STORED DATA ->
============

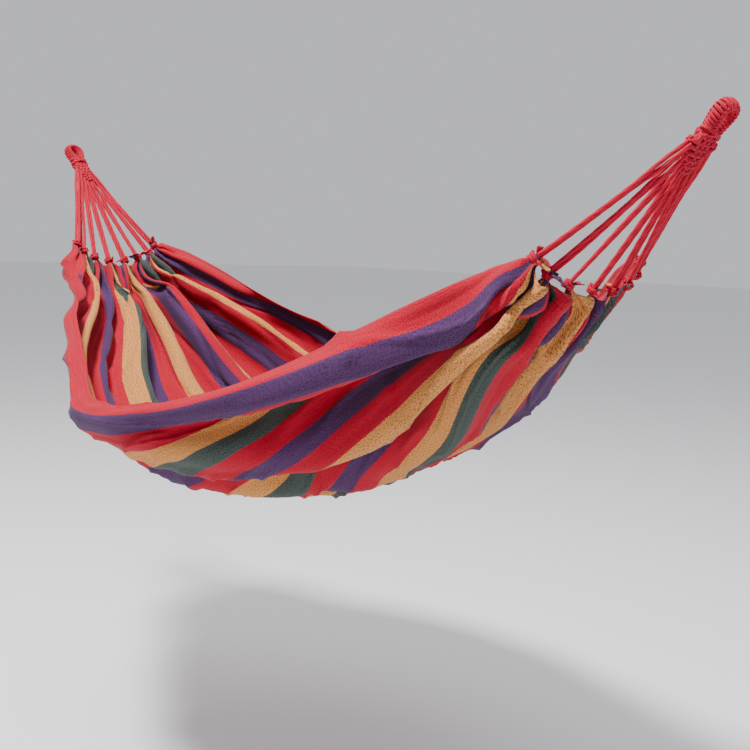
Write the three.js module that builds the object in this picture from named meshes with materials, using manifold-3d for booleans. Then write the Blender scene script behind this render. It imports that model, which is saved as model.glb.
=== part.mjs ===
// Striped canvas hammock, hung by two rope eyes.
//
// One sheet of woven cotton is gathered into eight tabs at each end. A knot is tied round every tab, and eight
// doubled cords run from the knots to a woven clew, a whipped neck and a wrapped rope eye.
// Units are millimetres and +Z is up. The origin is the seat of the left eye, where it bears on its hook, and the
// seat of the right eye is straight along +X. The hammock is the same on both sides of the plane Y = 0.

import * as THREE from "three";
import { mergeVertices } from "three/addons/utils/BufferGeometryUtils.js";
import Module from "manifold-3d";

const wasm = await Module();
wasm.setup();

// Hanging shape
const SPAN = 2150; // between the seats of the two eyes
const TABS = 8; // gathered tabs, and doubled cords, at each end
const MIDDLE_HALF_WIDTH = 559;
const MIDDLE_RIM_Z = -593;
const MIDDLE_BOTTOM_Z = -853;
const WIDTH_POWER = 1.17; // how the width, the rim and the bottom run from the ends to the middle
const RIM_POWER = 1.06;
const BOTTOM_POWER = 0.82;

// Each end: how steeply the clew leaves the eye, and where the row of knots lies from the seat of that eye
const LEFT = { name: "left", seatX: 0, inward: 1, slope: 47, reach: 261, drop: 283, halfWidth: 142, dip: 62, bow: 0 };
const RIGHT = {
  name: "right", seatX: SPAN, inward: -1, slope: 52, reach: 236, drop: 265, halfWidth: 194, dip: 76, bow: 36,
};

// Fabric
const FABRIC_THICKNESS = 3; // of the gathered cloth
const SCALLOP_DEPTH = 46; // the hem falls back this far between two tabs
const TAB_COLUMNS = [0, 0.415, 0.8]; // across one tab, as shares of its width up to the next
const HEM_ROWS = [0, 0.02, 0.045, 0.08, 0.12]; // along the bed, closer together near the hems
const MIDDLE_ROWS = 11;
const GATHER_LENGTH = 0.12; // share of the bed over which the gathers open out
const NECK_RADIUS = 6; // of the bunched cloth in a knot
const NECK_LENGTH = 32;
const NECK_ROOT = 10; // part of that inside the tab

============

EXERCISE GOAL ->
From the preceding material, extract every line exactly.

WORKED SOLUTION ->
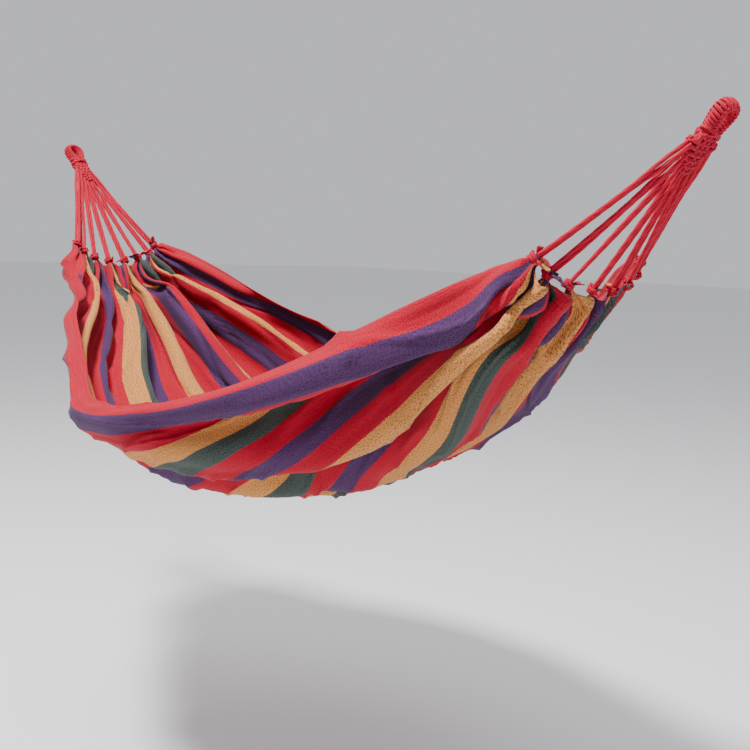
Write the three.js module that builds the object in this picture from named meshes with materials, using manifold-3d for booleans. Then write the Blender scene script behind this render. It imports that model, which is saved as model.glb.
=== part.mjs ===
// Striped canvas hammock, hung by two rope eyes.
//
// One sheet of woven cotton is gathered into eight tabs at each end. A knot is tied round every tab, and eight
// doubled cords run from the knots to a woven clew, a whipped neck and a wrapped rope eye.
// Units are millimetres and +Z is up. The origin is the seat of the left eye, where it bears on its hook, and the
// seat of the right eye is straight along +X. The hammock is the same on both sides of the plane Y = 0.

import * as THREE from "three";
import { mergeVertices } from "three/addons/utils/BufferGeometryUtils.js";
import Module from "manifold-3d";

const wasm = await Module();
wasm.setup();

// Hanging shape
const SPAN = 2150; // between the seats of the two eyes
const TABS = 8; // gathered tabs, and doubled cords, at each end
const MIDDLE_HALF_WIDTH = 559;
const MIDDLE_RIM_Z = -593;
const MIDDLE_BOTTOM_Z = -853;
const WIDTH_POWER = 1.17; // how the width, the rim and the bottom run from the ends to the middle
const RIM_POWER = 1.06;
const BOTTOM_POWER = 0.82;

// Each end: how steeply the clew leaves the eye, and where the row of knots lies from the seat of that eye
const LEFT = { name: "left", seatX: 0, inward: 1, slope: 47, reach: 261, drop: 283, halfWidth: 142, dip: 62, bow: 0 };
const RIGHT = {
  name: "right", seatX: SPAN, inward: -1, slope: 52, reach: 236, drop: 265, halfWidth: 194, dip: 76, bow: 36,
};

// Fabric
const FABRIC_THICKNESS = 3; // of the gathered cloth
const SCALLOP_DEPTH = 46; // the hem falls back this far between two tabs
const TAB_COLUMNS = [0, 0.415, 0.8]; // across one tab, as shares of its width up to the next
const HEM_ROWS = [0, 0.02, 0.045, 0.08, 0.12]; // along the bed, closer together near the hems
const MIDDLE_ROWS = 11;
const GATHER_LENGTH = 0.12; // share of the bed over which the gathers open out
const NECK_RADIUS = 6; // of the bunched cloth in a knot
const NECK_LENGTH = 32;
const NECK_ROOT = 10; // part of that inside the tab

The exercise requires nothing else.